KCB buyers outpace sellers

KCB Joshua Oigara
KCB Joshua Oigara

The Nairobi All Share made it three up days in a row and closed yesterday +0.12 points at 130.87.

The Nairobi NSE20 firmed 11.67 points to close at 3,180.29.

Equity turnover clocked Sh581.916 million versus Sh1.991 billion previously.

There was an interesting story on the Teron Futures website, which speculated that the purpose of Mark Zuckerberg's visit to Nairobi was to see whether Facebook might be able to snaffle up M-Pesa, which is an interesting (if speculative) projection. Safaricom closed unchanged at Sh19.00 and traded 6.426 million shares.

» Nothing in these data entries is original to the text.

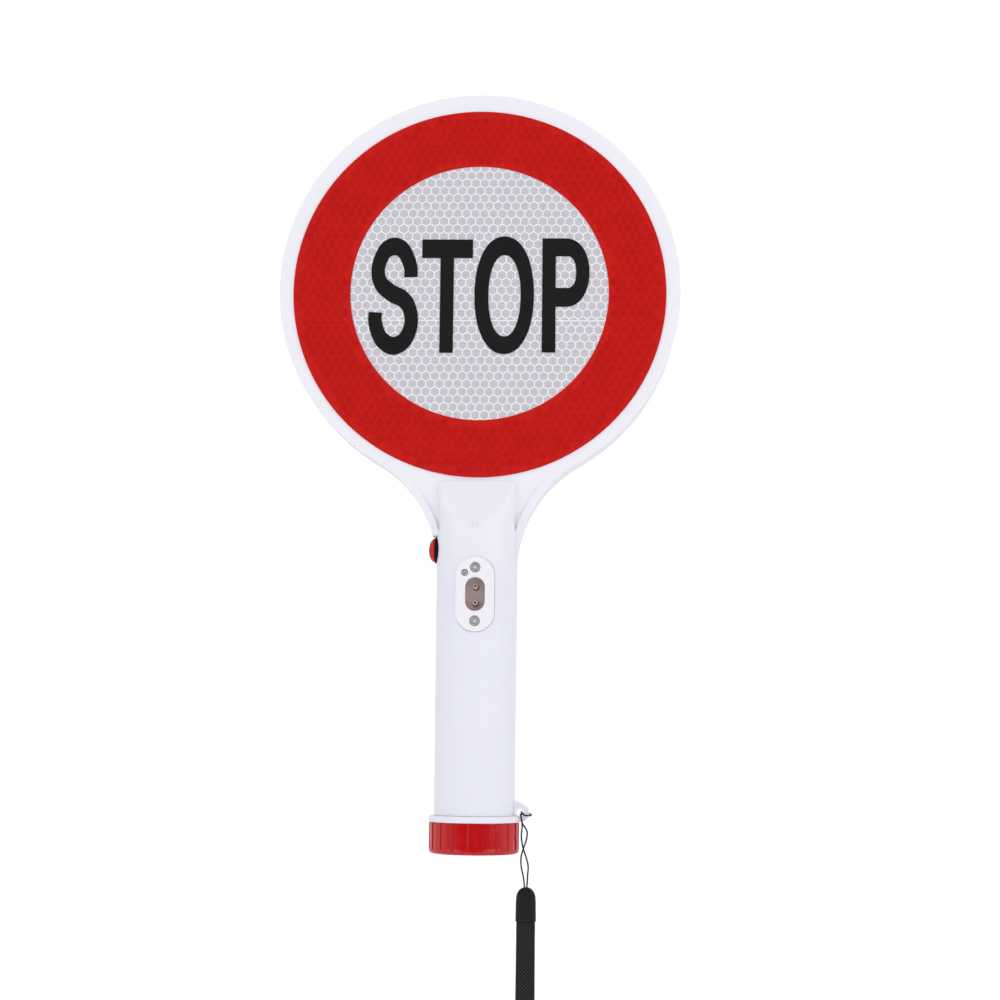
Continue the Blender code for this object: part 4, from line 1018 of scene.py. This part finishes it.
def letter_s(name, front, back):
    """A bent stroke, thinner where it runs upright than where it runs level."""
    squeeze, stroke = 0.74, 0.0083
    route = [(-0.0317, 0.0077), (-0.0320, 0.0130), (-0.0350, 0.0199), (-0.0395, 0.0222),
             (-0.0441, 0.0196), (-0.0469, 0.0115), (-0.0455, 0.0048), (-0.0405, 0.0002),
             (-0.0352, -0.0026), (-0.0321, -0.0072), (-0.0313, -0.0145), (-0.0342, -0.0218),
             (-0.0396, -0.0246), (-0.0451, -0.0212), (-0.0478, -0.0140), (-0.0479, -0.0089)]
    middle = sum(x for x, _ in route) / len(route)
    wide = [((x - middle) / squeeze, z, 0.0) for x, z in route]
    made = flat_curve(name, [catmull(wide, 8)], False, "NONE", back - front)
    made = tidy_mesh(bake(made))
    step = made.modifiers.new("stroke", "SOLIDIFY")
    step.thickness = stroke
    step.offset = 0.0
    step.use_even_offset = True
    made = bake(made)
    for vertex in made.data.vertices:
        vertex.co.x = vertex.co.x * squeeze + middle
    return tidy_mesh(placed(made, (0.0, (front + back) / 2.0, LETTER_Z), TURN["Y"]))


def letter_loops(letter):
    """The outlines of a block t, o or p."""
    if letter == "t":
        bar_top, bar_low, foot = 0.0255, 0.0168, -0.0277
        return [[(-0.0266, bar_top), (-0.0266, bar_low), (-0.0181, bar_low), (-0.0181, foot),
                 (-0.0119, foot), (-0.0119, bar_low), (-0.0032, bar_low), (-0.0032, bar_top)]]
    if letter == "o":
        return [oval((0.01142, -0.0006), 0.01368, 0.0276, 2.15, 120)[:-1],
                oval((0.01158, -0.0009), 0.00743, 0.0191, 2.15, 96)[:-1]]
    top, foot, bowl_low = 0.0261, -0.0274, -0.0060
    bowl = oval((0.0400, (top + bowl_low) / 2.0), 0.0106, (top - bowl_low) / 2.0, 2.1, 48,
                90.0, -90.0)
    outer = [(0.0351, foot), (0.0289, foot), (0.0289, top)] + bowl + [(0.0351, bowl_low)]
    eye = oval((0.0405, 0.01025), 0.0040, 0.00745, 2.3, 32, 90.0, -90.0)
    return [outer, [(0.0351, 0.0028), (0.0351, 0.0177)] + eye]


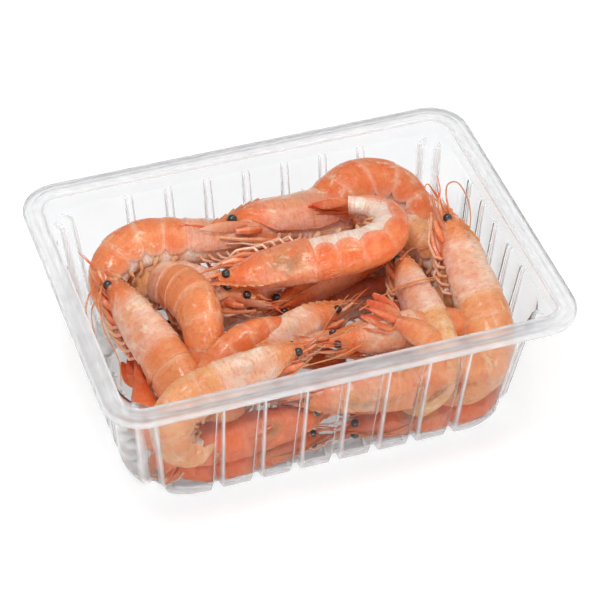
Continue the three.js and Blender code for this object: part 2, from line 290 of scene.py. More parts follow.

# Each prawn: its number, the place of its neck, its three turns in degrees, its length, how far its tail
# curls and its back humps in degrees, how wide its tail fan opens, how much later the curl starts, how deep
# its colour is (from 1.2 up this is painted shade on prawns that lie deep in the heap), how dusky it is, how
# far round its shell reaches in radians, and its tail fan's turn in degrees
Prawn = namedtuple(
    "Prawn", "number at heading pitch roll length curl hump fan delay tone dusk edge twist",
    defaults=[2.05, 0],
)
PRAWNS = [
    Prawn(1, (-30, 38, 51), -9, -3, -60, 122, 110, 5, 0.7, 0, 0.55, 0.35),
    Prawn(2, (22, 39, 49), 183, 11, 62, 150, 112, 38, 0.7, 0, 0.9, 0.5),
    Prawn(3, (5, 5, 59), 176, -4, -88, 124, 168, 0, 0.3, 0.08, 1.15, 1.5, 1.2),
    Prawn(4, (-60, -7, 43), 105, 14, 22, 128, 160, 0, 0.6, 0, 0.25, 0.2),
    Prawn(5, (-44, 22, 44), 100, -25, 20, 128, 120, 0, 0.7, 0, 0.45, 0.2),
    Prawn(6, (-38, 22, 43), -47, 12, -45, 118, 175, 0, 0.7, 0, -0.6, 0.2),
    Prawn(7, (-52, -36, 27), 205, -30, 15, 112, 47, 28, 0.4, 0, 0.8, 0.2),
    Prawn(8, (-41, -42, 50), 8, 8, -15, 116, 180, 0, 0.7, 0, -0.3, 0.3),
    Prawn(9, (-16, -22, 44), 19, 2, -30, 120, 160, 0, 0.7, 0, 0.1, 0.4),
    Prawn(10, (46, -25, 45), 90, 10, 30, 112, 145, 0, 0.7, 0, -0.5, 0.3),
    Prawn(11, (22, 12, 43), 203, 0, -40, 122, 160, 0, 0.7, 0, 1.8, 0.4),
    Prawn(12, (35, -30, 43), 180, 8, -10, 114, 160, 0, 0.7, 0, 0.45, 0.5),
    Prawn(13, (72, -21, 32), 82, 0, 105, 116, 155, 0, 0.6, 0, 0.2, 0.2),
    Prawn(14, (69, -20, 46), 90, 22, 58, 130, 145, 0, 0.7, 0, -0.05, 0.3),
    Prawn(15, (54, 24, 44), 130, 0, 60, 114, 130, 0, 0.7, 0, -0.5, 0.2),
    Prawn(16, (-34, -46, 24), 2, 0, 100, 112, 100, 0, 0.5, 0, 2.0, 0.9, 2.6, -78),
    Prawn(17, (15, -49, 35), 170, -3, -132, 102, 148, 12, 0.7, 0, 0.3, 1.2, 2.6, 75),
    Prawn(18, (-34, -44, 11), 0, 0, 88, 108, 150, 0, 0.7, 0, 1.9, 0.9, 2.6),
    Prawn(19, (40, -44, 11), 180, 0, -88, 116, 150, 0, 0.7, 0, 1.9, 0.9, 2.6),
    Prawn(20, (68, 8, 12), 92, 0, 88, 112, 150, 0, 0.7, 0, 0.8, 0.4),
    Prawn(21, (24, 9, 28), 4, 0, -88, 112, 150, 0, 0.7, 0, 1.3, 0.4),
    Prawn(22, (-18, 23, 25), 190, 0, 80, 116, 160, 0, 0.7, 0, 1.3, 0.4),
    Prawn(23, (36, 32, 22), 183, 0, 80, 112, 150, 0, 0.7, 0, 1.2, 0.4),
    Prawn(24, (30, -43, 24), 180, 0, -88, 100, 120, 0, 0.7, 0, 1.9, 0.9, 2.6),
]

ORANGE = linear(232, 112, 57)
PEACH = linear(236, 160, 106)
PINK = linear(244, 208, 190)
CREAM = linear(252, 228, 200)
FLESH = linear(255, 244, 230)
RED = linear(206, 62, 40)
DUSK = linear(150, 122, 78)
EYE_BLACK = linear(16, 14, 14)
EYE_BROWN = linear(96, 78, 66)
EYE_GRAIN = linear(84, 66, 54)
RUST = linear(228, 98, 42)
STREAK = linear(218, 84, 38)
DOT = linear(200, 66, 34)
FILM_DARK, FILM_LIGHT = linear(237, 238, 239), linear(241, 242, 243)
# The share of ORANGE in the deepest shell
DEEPEST = 0.95


def section(along):
    """Half height and half width at each place along, with the corners of the table rounded off"""
    reach = np.linspace(-SECTION_BLUR, SECTION_BLUR, 7)
    spots = np.clip(np.asarray(along)[..., None] + reach, 0, SECTIONS[-1, 0])
    return (
        np.interp(spots, SECTIONS[:, 0], SECTIONS[:, 1]).mean(axis=-1),
        np.interp(spots, SECTIONS[:, 0], SECTIONS[:, 2]).mean(axis=-1),
    )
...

Kenya Airways retreated 4.22 per cent to close at Sh3.40 and traded heavy volume of 4.89 million shares.

KCB Group followed on Wednesday's 1.90 per cent gain to firm a further 0.934 per cent to close at Sh27.00.

Equity Group firmed 0.96 per cent to close at Sh26.25, and traded 2.735 million shares. Sellers outpace buyers by a factor of two to one for now.

Diamond Trust Bank was marked down 6.04 per cent to close at Sh140.00 and on good ticket size of 204,300 shares. DTB is -12.5 per cent since the announcement of the interest rate cap bill.

A report in one of the dailies indicated that Centum Investments has changed its rules to allow it buy back shares from the market at a time the management and board believe the stock is undervalued at the NSE.

Centime's

current share price trades at a more than 30 per cent discount to its Net Asset Value (NAV). This report was the catalyst for a 6.57 per cent surge in the price yesterday.

Centrum

closed at Sh40.50 and was trading at limit up Sh41.75, +9.87 per cent at the closing bell. Centum traded 620,400 shares and buyers outpaced sellers by a factor of seven to one at the finale.

KenGen rallied 3.97 per cent to close at a five-week high of Sh6.55 and traded 576,300 shares.

Trans-Century maintained its record breaking run to close 9.15 per cent better at 8.95. Trans-Century has rallied 98.88 per cent since August 26.

A headline article in Bloomberg yesterday read:

East African nations are playing an increasing role in driving growth in the world’s poorest continent as they ride a wave of cheap oil, slowing inflation and lower interest rates. Left behind: Former powerhouses Nigeria and South Africa.

The bad news for commodities producers has been a boon for East Africa.

And in another Bloomberg Article headlined ''Kenyan Lenders Push Central Bank to Clarify Rate-Cap Law''.

Banks last week began cutting the cost of loans to a maximum of 14.5 per cent after President Uhuru Kenyatta on August 24 signed a law setting commercial lending rates at no more than four percentage points above the central bank base rate. Two weeks later, lenders are still unclear whether that refers to the Central Bank Rate, currently at 10.5 percent, or the Kenya Banks’ Reference Rate, which is at 8.9 per cent, said Lamin Manjang, chairman of Kenya Bankers Association.